> **Given material**
**********
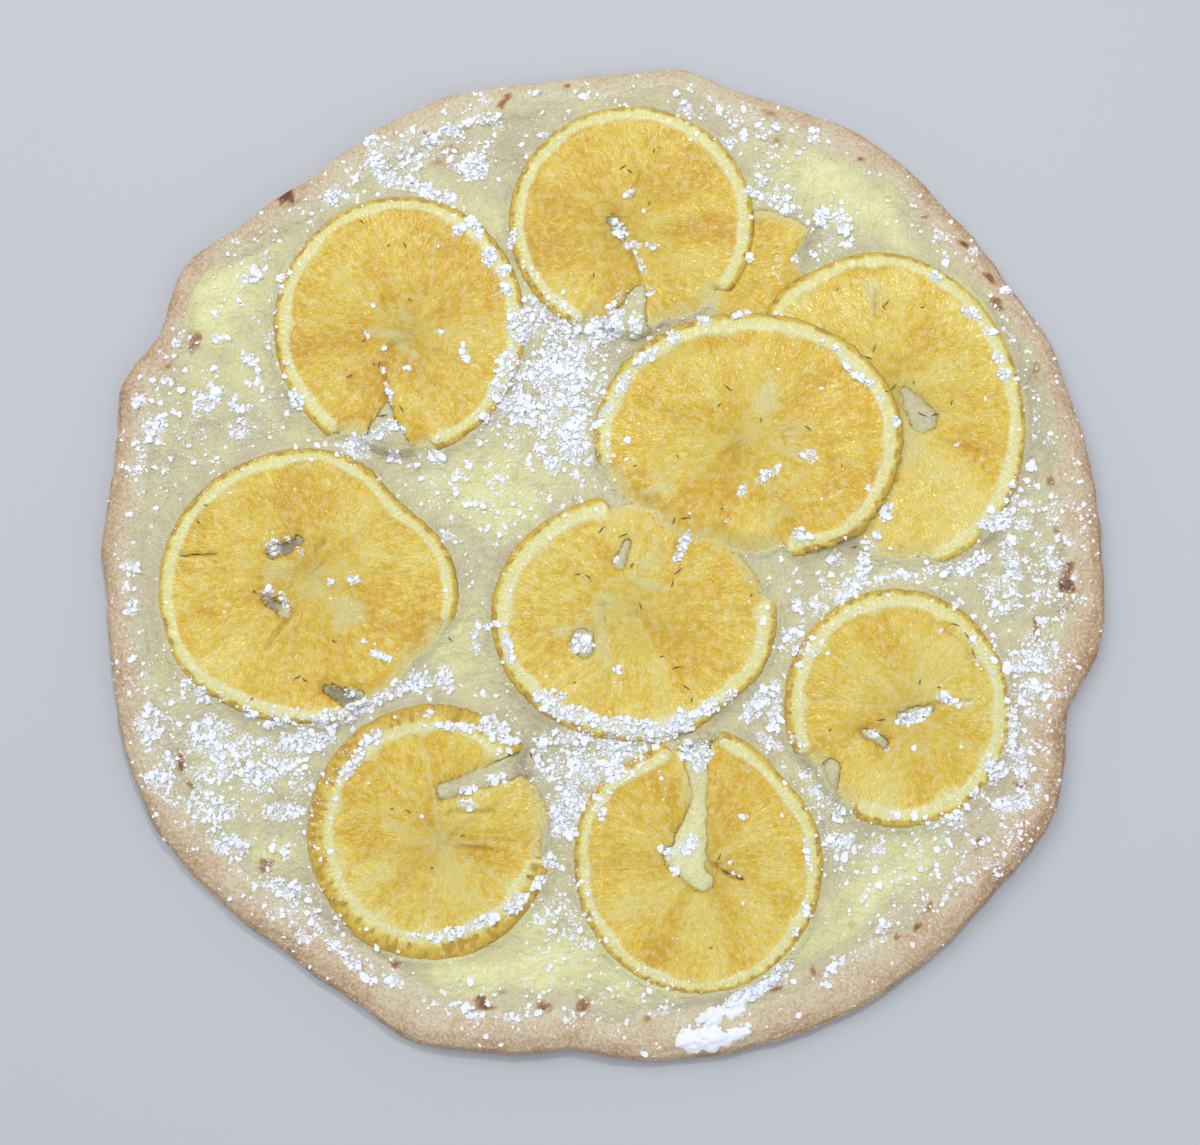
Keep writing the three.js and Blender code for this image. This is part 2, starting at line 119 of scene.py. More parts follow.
# %% [markdown]
# ## Uneven surfaces
#
# Baked food is lumpy at every size. Blender has noise textures for that, but a shape that shows has to
# be in the mesh, so a small noise function works on all the vertices of a mesh at once. It gives each
# point of a grid a fixed value and blends between them, and two or three sizes of it are laid over each
# other. The same helpers read and write a mesh's vertices as one array, which is quick.

# %% Noise and vertex arrays


def grid_value(column, row, seed):
    """A fixed value from -1 to 1 for each whole-numbered grid point."""
    mixed = (column * 374761393 + row * 668265263 + seed * 974634777) & 0xFFFFFFFF
    mixed = ((mixed ^ (mixed >> 13)) * 1274126177) & 0xFFFFFFFF
    return ((mixed ^ (mixed >> 16)) & 0xFFFF) / 32767.5 - 1


def lumps(x, y, size, seed, cells=2**30):
    """Smooth noise from -1 to 1 whose bumps are about one size across. It repeats after some cells of x."""
    column, row = np.floor(x / size).astype(np.int64), np.floor(y / size).astype(np.int64)
    right, up = smoothstep(x / size - column, 0, 1), smoothstep(y / size - row, 0, 1)
    here, after = column % cells, (column + 1) % cells
    low = (1 - right) * grid_value(here, row, seed) + right * grid_value(after, row, seed)
    high = (1 - right) * grid_value(here, row + 1, seed) + right * grid_value(after, row + 1, seed)
    return (1 - up) * low + up * high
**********
> **Task instructions**
Write out, exactly and with nothing else, the lines of the listing above from its first line through the line with "return ((mixed ^".

> **Response below**
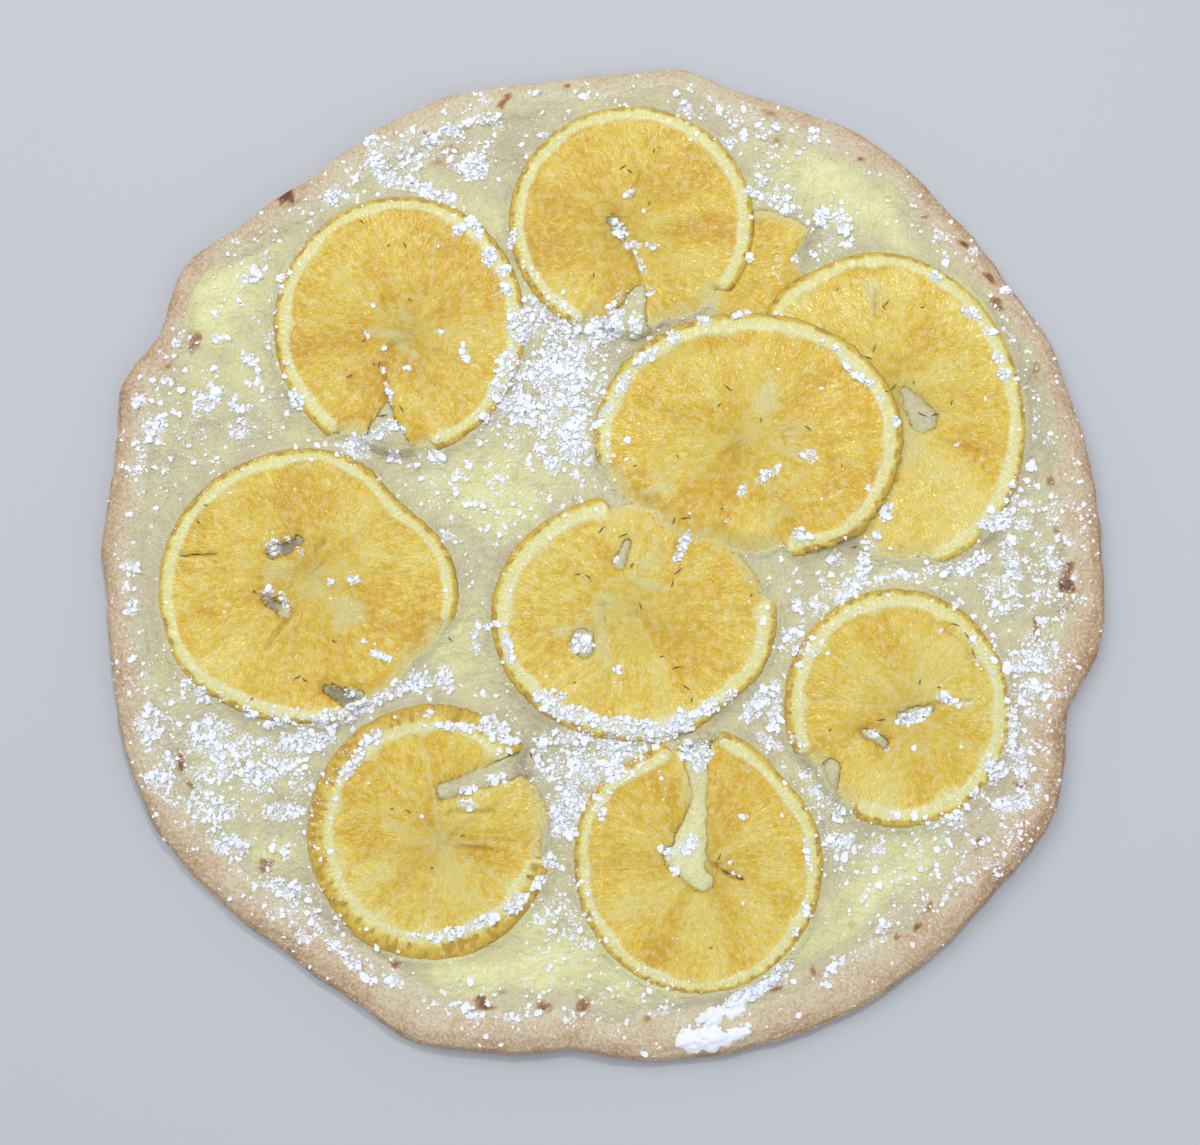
Keep writing the three.js and Blender code for this image. This is part 2, starting at line 119 of scene.py. More parts follow.
# %% [markdown]
# ## Uneven surfaces
#
# Baked food is lumpy at every size. Blender has noise textures for that, but a shape that shows has to
# be in the mesh, so a small noise function works on all the vertices of a mesh at once. It gives each
# point of a grid a fixed value and blends between them, and two or three sizes of it are laid over each
# other. The same helpers read and write a mesh's vertices as one array, which is quick.

# %% Noise and vertex arrays


def grid_value(column, row, seed):
    """A fixed value from -1 to 1 for each whole-numbered grid point."""
    mixed = (column * 374761393 + row * 668265263 + seed * 974634777) & 0xFFFFFFFF
    mixed = ((mixed ^ (mixed >> 13)) * 1274126177) & 0xFFFFFFFF
    return ((mixed ^ (mixed >> 16)) & 0xFFFF) / 32767.5 - 1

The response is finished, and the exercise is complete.